**Work required**
Pull out of the data below the stretch of lines bounded by the one containing "base_upper_shell();" and the one containing "obj.matrix_parent_inverse = Matrix.Identity(4)", both bounds included, unchanged.

--- Start of Data lines ---

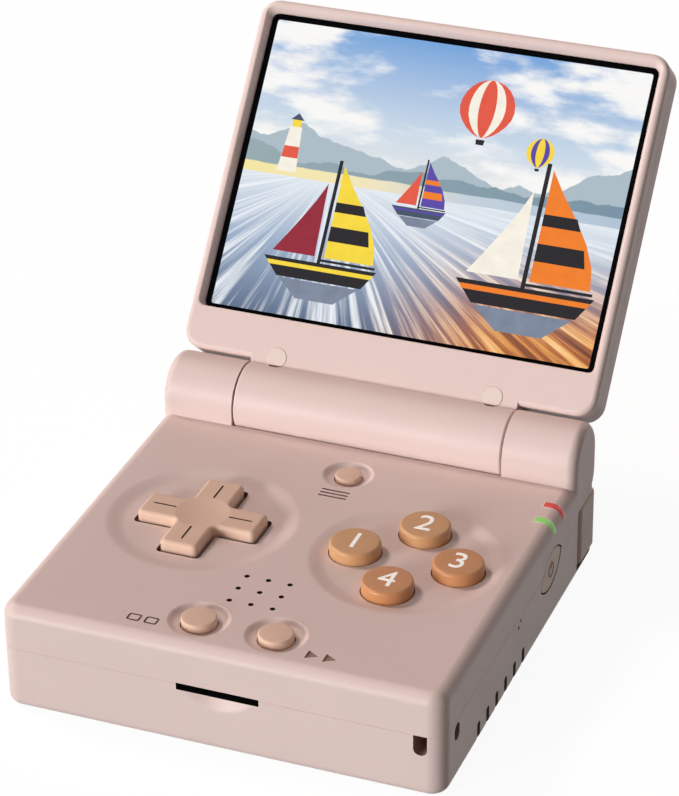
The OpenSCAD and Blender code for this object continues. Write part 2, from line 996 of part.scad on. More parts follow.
module lid_rear_cover() {
    color("#dcc4b9")
        lid_pose()
            difference() {
                intersection() {
                    lid_form();
                    block(-body_w, body_w, -body_d, 0, lid_split, outer_z + 1);
                }
                block(-half_w + 1.6, half_w - 1.6, -lid_len + 1.6, -wing_v - 2.1, lid_split - 1, cover_in);
                block(-barrel_half - 0.05, barrel_half + 0.05, -wing_v - 2.05, 1,
                    lid_split - 1, outer_z + 1);
                along_x(-half_w - 1, half_w + 1, barrel_r + 0.2);
            }
}

module display_panel() {
    color("#1d1f26")
        lid_pose()
            block(-glass_w / 2 + 0.3, glass_w / 2 - 0.3, -glass_v - glass_h + 0.3, -glass_v - 0.3,
                glass_z + glass_t + 0.05, cover_in - 0.3);
}

module display_glass() {
    color("#15171c")
        lid_pose()
            block(-glass_w / 2 + fit_gap, glass_w / 2 - fit_gap, -glass_v - glass_h + fit_gap,
                -glass_v - fit_gap, glass_z, glass_z + glass_t);
}

module bumper_pads() {
    color("#ead8cf")
        lid_pose()
            difference() {
                bumper_places()
                    translate([0, 0, rim_z - 0.12])
                        cylinder(r = bumper_r, h = 0.75);
                along_x(-barrel_half - 1, barrel_half + 1, barrel_r + fit_gap);
            }
}

module lid_screws() {
    color("#8f8f93")
        lid_pose()
            bumper_places() {
                translate([0, 0, rim_z + 0.8])
                    cylinder(r = 1.3, h = 0.8);
                translate([0, 0, rim_z + 1.4])
                    cylinder(r = 0.7, h = 3.4);
            }
}

module lid_magnet() {
    color("#b9b9bf")
        lid_pose()
            translate([magnet_x, -wing_v - 2.4, rim_z + 0.65])
                cylinder(r = 1.5, h = 1.6);
}

module display_cable() {
    color("#c58a3a")
        lid_pose()
            along_x(8.6, half_w - wall - 3, 0.9);
}

base_upper_shell();
base_lower_shell();
base_screws();
main_board();
battery_pack();
speaker();
card_socket();
usb_port();
headphone_jack();
led_window_red();
led_window_green();
hinge_cartridge();
hinge_bush();
pad_membrane();
key_membrane();
small_switches();
side_switches();
shoulder_switches();
hall_sensor();
shoulder_pins();
pad_pivot();
direction_pad();
face_button_top();
face_button_left();
face_button_right();
face_button_bottom();
menu_button();
select_button();
start_button();
power_button();
volume_up_button();
volume_down_button();
shoulder_button_left();
shoulder_button_right();
inner_trigger_left();
inner_trigger_right();
lid_front_frame();
lid_rear_cover();
display_panel();
display_glass();
bumper_pads();
lid_screws();
lid_magnet();
display_cable();
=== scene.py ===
import json
import logging
import math
from collections.abc import Callable, Iterator
from contextlib import contextmanager
from dataclasses import dataclass, field
from enum import Enum
from functools import cache
from typing import Any

import bmesh
import bpy
from mathutils import Euler, Matrix, Vector


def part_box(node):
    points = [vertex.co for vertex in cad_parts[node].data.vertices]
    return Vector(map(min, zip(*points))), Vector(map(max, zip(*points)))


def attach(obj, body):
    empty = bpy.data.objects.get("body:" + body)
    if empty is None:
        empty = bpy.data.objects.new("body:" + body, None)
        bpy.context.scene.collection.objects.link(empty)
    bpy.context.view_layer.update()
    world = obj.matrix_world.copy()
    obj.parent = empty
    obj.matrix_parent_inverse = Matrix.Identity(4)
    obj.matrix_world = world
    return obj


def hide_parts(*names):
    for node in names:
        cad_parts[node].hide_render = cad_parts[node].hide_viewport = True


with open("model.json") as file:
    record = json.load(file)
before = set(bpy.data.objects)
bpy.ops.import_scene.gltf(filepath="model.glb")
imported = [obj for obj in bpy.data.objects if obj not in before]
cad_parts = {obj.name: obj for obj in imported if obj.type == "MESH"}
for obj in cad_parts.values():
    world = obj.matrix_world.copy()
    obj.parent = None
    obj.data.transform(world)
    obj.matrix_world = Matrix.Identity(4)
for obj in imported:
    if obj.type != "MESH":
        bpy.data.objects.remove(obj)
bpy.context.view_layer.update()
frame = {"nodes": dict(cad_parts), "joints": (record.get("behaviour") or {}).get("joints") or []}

# All sizes are in millimetres. The helpers turn them into metres.
LOG = logging.getLogger("console")
MM = 0.001
NEAR = 0.01
STRAIGHT = 0.9999
FACING = 0.9
# How far a cutter reaches past the face that it enters by.
OUT = 1.0
WHITE = (1.0, 1.0, 1.0, 1.0)
Piece = bpy.types.Object
Triple = tuple[float, float, float]
Pair = tuple[float, float]
Test = Callable[[Any], bool]


class Way(Enum):
    """The direction that a round or rounded piece runs along."""

    X = 0
    Y = 1
    Z = 2

    def turn(self) -> Euler:
        """The turn that lays an upright piece along this direction."""
        return Euler([(0, math.pi / 2, 0), (math.pi / 2, 0, 0), (0, 0, 0)][self.value])


class Join(Enum):
    """How a tool shapes a piece."""

    CUT = "DIFFERENCE"
    ADD = "UNION"
    KEEP = "INTERSECT"


def joint(name: str) -> dict[str, Any]:
    """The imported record's joint of that name."""
    return next(row for row in frame["joints"] if row["name"] == name)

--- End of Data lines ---

**Final answer**
base_upper_shell();
base_lower_shell();
base_screws();
main_board();
battery_pack();
speaker();
card_socket();
usb_port();
headphone_jack();
led_window_red();
led_window_green();
hinge_cartridge();
hinge_bush();
pad_membrane();
key_membrane();
small_switches();
side_switches();
shoulder_switches();
hall_sensor();
shoulder_pins();
pad_pivot();
direction_pad();
face_button_top();
face_button_left();
face_button_right();
face_button_bottom();
menu_button();
select_button();
start_button();
power_button();
volume_up_button();
volume_down_button();
shoulder_button_left();
shoulder_button_right();
inner_trigger_left();
inner_trigger_right();
lid_front_frame();
lid_rear_cover();
display_panel();
display_glass();
bumper_pads();
lid_screws();
lid_magnet();
display_cable();
=== scene.py ===
import json
import logging
import math
from collections.abc import Callable, Iterator
from contextlib import contextmanager
from dataclasses import dataclass, field
from enum import Enum
from functools import cache
from typing import Any

import bmesh
import bpy
from mathutils import Euler, Matrix, Vector


def part_box(node):
    points = [vertex.co for vertex in cad_parts[node].data.vertices]
    return Vector(map(min, zip(*points))), Vector(map(max, zip(*points)))


def attach(obj, body):
    empty = bpy.data.objects.get("body:" + body)
    if empty is None:
        empty = bpy.data.objects.new("body:" + body, None)
        bpy.context.scene.collection.objects.link(empty)
    bpy.context.view_layer.update()
    world = obj.matrix_world.copy()
    obj.parent = empty
    obj.matrix_parent_inverse = Matrix.Identity(4)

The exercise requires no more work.